Step 1: Read the parabola.
The parabola is $y^2=12x$. We want the equation of the normal (the line at right angles to the tangent) at a given point.
Step 2: Find $a$.
Compare $y^2=12x$ with the standard form $y^2=4ax$. So $4a=12$, which gives $a=3$.
Step 3: Use the parametric point.
A general point on $y^2=4ax$ is $(at^2,\,2at)$. With $a=3$ this is $(3t^2,\,6t)$. The given point is $(3\lambda^2,\,6\lambda)$, so by matching we get $t=\lambda$.
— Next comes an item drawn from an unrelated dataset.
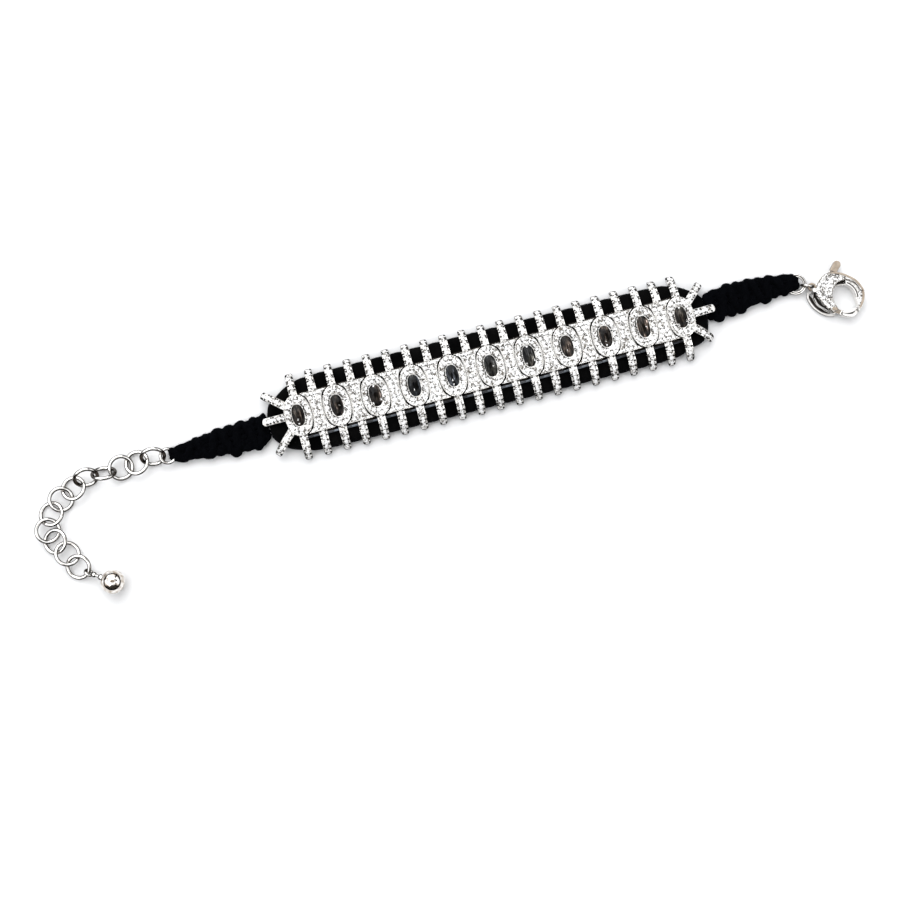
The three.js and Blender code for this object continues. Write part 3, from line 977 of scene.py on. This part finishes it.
def soft_band():
    """The stuffed velvet band: it swells between the ribs and is nipped under them."""
    low, high = BAND_STATIONS[0][0], BAND_STATIONS[-1][0]
    loops = []
    for k in range(BAND_STEPS + 1):
        share = k / BAND_STEPS
        x = low + (high - low) * (share - 0.3 * math.sin(TURN * share) / TURN)
        north, south, thick = eased(BAND_STATIONS, x)
        soft = min(1, (north - south) / 8)
        nip = rib_squeeze(x)
        loop = []
        for edge, way, section in ((north, 1, BAND_EDGE), (south, -1, BAND_EDGE[::-1])):
            for inward, rise in section:
                swell = (1 - nip) * 0.16 * math.exp(-inward)
                wave = 0.05 * noise.noise((x * 1.7, way * 3.1, inward))
                y = edge - way * (inward * soft - swell - wave)
                lump = 0.06 * noise.noise((x * 0.5, y * 0.6, 2.0)) * rise
                loop.append((x, y, rise * thick - 0.05 * nip * rise + lump))
        loops.append(loop)
    return fuzz(skin(loops, "velvet_band", velvet), 9000, 0.1, 0.32, 3)


band = finished(soft_band(), "velvet_band", "fabric_band")

# ---------- knotted cord ends ----------

# Along each knotted end: x, north edge, south edge and thickness.
BRAID_LEFT = [
    (-73.9, -0.4, -2.4, 2.1), (-72.6, 0.5, -3.1, 2.3), (-68.5, 1.2, -3.8, 2.4),
    (-64.6, 1.8, -4.35, 2.4), (-60.5, 2.35, -4.85, 2.4), (-56.5, 2.45, -5.2, 2.4),
    (-53.0, 2.8, -5.05, 2.3), (-51.8, 2.8, -3.9, 2.2), (-50.9, 2.2, -3.2, 1.9),
]
BRAID_RIGHT = [
    (50.22, 4.0, -2.3, 1.9), (51.2, 4.8, -2.85, 2.2), (55.5, 5.25, -2.55, 2.4),
    (58.8, 5.3, -2.15, 2.4), (62.1, 5.1, -1.6, 2.4), (66.7, 4.4, -1.05, 2.4),
    (70.8, 3.8, -0.6, 2.2), (72.3, 1.4, -0.2, 1.9),
]
PLIES = 3
CORE_CORDS = 5
CORE_CORD = 1.3
CORE_STEPS = 69
WORKING_CORD = 1.9
WRAP_CORD = 0.62
HALF_KNOTS = 8
HALF_KNOT_STEPS = 22
WRAP_TURNS = 4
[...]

Step 4: Recall the normal formula.
The standard equation of the normal at parameter $t$ on $y^2=4ax$ is \[ y=-tx+2at+at^3. \] This comes from the fact that the slope of the tangent at $(at^2,2at)$ is $\tfrac{1}{t}$, so the normal slope is $-t$.
Step 5: Substitute the values.
Put $a=3$ and $t=\lambda$: \[ y=-\lambda x+2(3)\lambda+3\lambda^3. \] \[ y=-\lambda x+6\lambda+3\lambda^3. \]
Step 6: Pick the option.
This matches option 1 exactly.
\[ \boxed{\,y=-\lambda x+6\lambda+3\lambda^3\,} \]